The year Obama took office, 2009, was also the year China overtook the United States as Africa's biggest trade partner.
Nor does Obama have a signature African achievement, unlike his two predecessors.
George W. Bush was lauded for funding HIV/AIDS treatment across the continent. Bill Clinton signed a law which sharply reduced trade restrictions on imports from 35 African states. Obama, who leaves office in January 2017, has carried on both initiatives, but cannot claim them as his own.
"To me, he's not like an African man. He doesn't even have a building or a business here," said Calvine Rachuonyo, 28, who drives a motorcycle taxi in Kisumu, the nearest big city to Obama's father's western Kenyan home village.
In Kenya, his visit could attract some protests, most likely small. Members of one fringe anti-gay group are planning to protest naked in the capital on the eve of Obama's visit because of his support for gay rights.
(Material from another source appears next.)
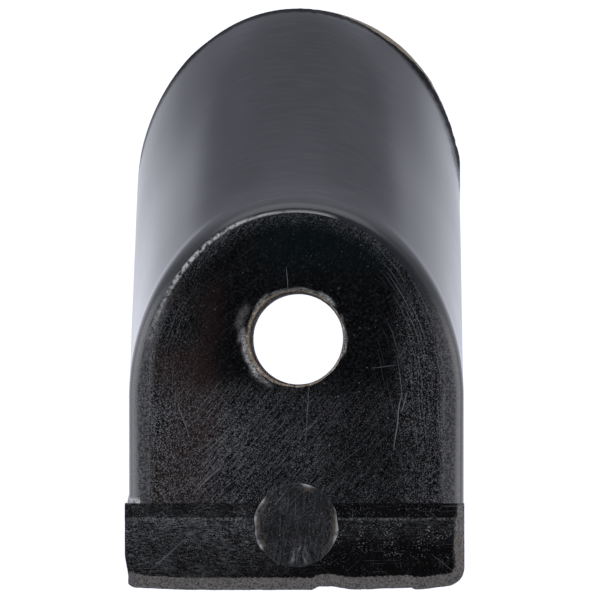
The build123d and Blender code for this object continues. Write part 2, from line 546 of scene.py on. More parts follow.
def make_bar():
    (left, end, base), right = bar_low, bar_high[0]
    xs = np.linspace(left, right, BAR_COLUMNS)
    ys = spaced(seam_y, end + TRIM_ZONE, BAR_ROW)
    ys = np.concatenate([ys, spaced(end + TRIM_ZONE, end, TRIM_ROW)[1:]])
    depth = np.linspace(0, TOP_ZONE, TOP_LEVELS)
    depth = np.concatenate([depth, np.linspace(TOP_ZONE, top_z - base, LOWER_LEVELS)[1:]])
    points, faces = lattice_skin(xs, ys, top_z - depth)
    round_corner(points, (right, end), (-1, 1), CORNER_RIGHT)
    round_corner(points, (left, end), (1, 1), CORNER_LEFT)
    x, y, z = points.T
    outer = smooth(seam_y, end, y)
    y += outer * end_notch(x)

    rough = grain(points, 0.7, 11)
    fine = grain(points, 0.2, 12)
    broad = grain(points, 3.5, 13)
    # The trimmed rim: distance in from the end and the right side, over the rim's own width
    from_end = y - end - end_notch(x)
    from_right = right - x
    corner_gap = CORNER_RIGHT - np.hypot(*np.minimum([from_right - CORNER_RIGHT, from_end - CORNER_RIGHT], 0))
    from_edge = np.minimum.reduce([from_end, from_right, corner_gap])
    at_side = from_right < from_end
    width = np.where(at_side, TRIM_SIDE, TRIM_END) * (1 + 0.35 * smooth(-11.4, -12.8, x))
    width = width * (0.9 + 0.5 * np.where(at_side, grain(points, 1.6, 14), 0.15 * rough))
    trim = from_edge / width + 0.10 * rough + 0.08 * fine
    trimmed = smooth(1.06, 0.94, trim)
    fall = TRIM_DROP * np.clip(1 - from_edge / width, 0, 1) * 0.8
    # The face: bevelled along the joint, worn, and falling away at the rim
    joint_gap = seam_y - y
    bevel = BEVEL_DROP * np.clip(1 - joint_gap / BEVEL_RUN, 0, 1)
    wear = 0.016 + 0.012 * broad + 0.010 * rough + 0.006 * fine
    top_drop = np.maximum(bevel + wear, 0) + fall + trimmed * (0.05 + 0.045 * fine + 0.03 * rough)
    share = 1 - (top_z - z) / (top_z - base)
    z -= np.maximum(top_drop, 0) * share**6
    # The walls waver a little, and more where they were trimmed
    high = smooth(base, top_z, z)
    y += outer**8 * (0.02 + (0.03 * rough + 0.02 * fine) * (0.4 + 0.6 * high))
    side = smooth(0.3, 0, np.minimum(right - x, x - left))
    x -= np.sign(x) * side * (0.03 + 0.03 * broad + 0.012 * fine)
    x += 0.26 * side * smooth(-16.2, -18.2, y) * (x < 0)
    np.clip(y, end, seam_y, out=y)
    return mesh_object("foot_bar_strip", points, faces, {"trim": trim, "joint_gap": joint_gap})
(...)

A student group says it will defile a tree that Obama planted before he became president at Nairobi University, unless he returns there for another visit.
Still, the upcoming arrival has meant an uptick in business for Victor Agwa, who sells Obama trinkets and t-shirts, some emblazoned with the words "Son of Africa", in Kisumu.
Agwa sold a thousand T-shirts before Obama's first election in 2008. Since then, business has steadily declined.
"People have a feeling that maybe he got too busy to come here," he said, hoping for more visits when Obama leaves office.
U.S. Ambassador Robert Godec has said Obama would not visit Kogelo, and that he will instead address the Kenyan people at a Nairobi stadium on July 26.
But Kogelo residents are still preparing just in case Obama does turn up, including sprucing up the grave site of the president's father.
"The gate is always open for Barack, day and night," said Mashart Onyango, who lives on the family compound and said she was one of Obama's aunts. "He is our relative."